The Supreme Court of Canada ruled Friday that carries of low levels of HIV who use condoms are not legally required to disclose their status to partners.
In the 9-0 ruling, the court reversed the 1998 ruling that made it illegal to not reveal HIV status when “there was a significant risk of transmission” to a sexual partner. Previously, who didn’t tell their partners could face life in prison, according to CBC News Canada.
CBC said the ruling is supposed to reflect the medical advances in treating the virus that causes AIDS since it first ruled on the issue in 1998 and left open the possibility of adapting to future changes in science in medicine.
“On the evidence before us, a realistic possibility of transmission is negated by evidence that the accused’s viral load was low at the time of intercourse and that condom protection was used,” Chief Justice Beverley McLachlin wrote on behalf of the court.
“However, the general proposition that a low viral load combined with condom use negates a realistic possibility of transmission of HIV does not preclude the common law from adapting to future advances in treatment and to circumstances where risk factors other than those considered in the present case are at play.”
Under the previous law, HIV-carriers who didn’t tell partners they had the virus could be charged with aggravated sexual assault. The maximum penalty was life in prison.
Now, as long as the person has a “low load” and wears a prophylactic.
The Court ruled on two cases in which charges brought against infected partners were overturned by appeals court, the article says. One case involved Clato Mabior, a man who had sex with nine women while HIV-positive. He was acquitted on three charges because the judge said due to his low level of HIV and his use of a condom, he didn’t’ have to inform the women. the article says.
The Manitoba Court of Appeal later overturned four of his convictions saying not all of the women were exposed to “significant risk,” the article says.

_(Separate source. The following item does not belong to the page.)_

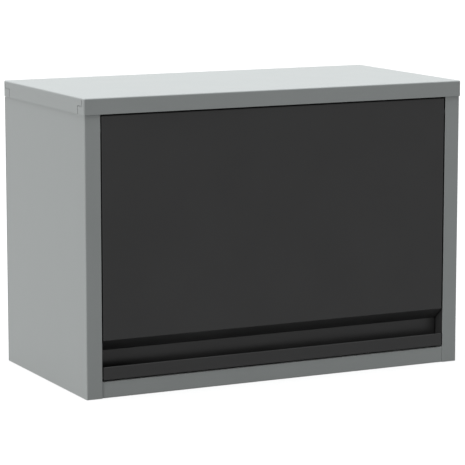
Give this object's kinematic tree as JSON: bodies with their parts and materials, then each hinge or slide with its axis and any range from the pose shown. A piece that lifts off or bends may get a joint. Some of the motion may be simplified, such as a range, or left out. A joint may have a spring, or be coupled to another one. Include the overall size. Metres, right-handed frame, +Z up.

The Supreme Court said Friday that three of Mabior’s convictions should be restored because he did not use a condom, and one acquittal was upheld because he did use a condom in that sexual encounter and had a low viral load.
The other case involved a woman who had unprotected sex with a male partner without first revealing her status. She was initially found guilty, but because her viral load was undetectable during that period, the case was overturned.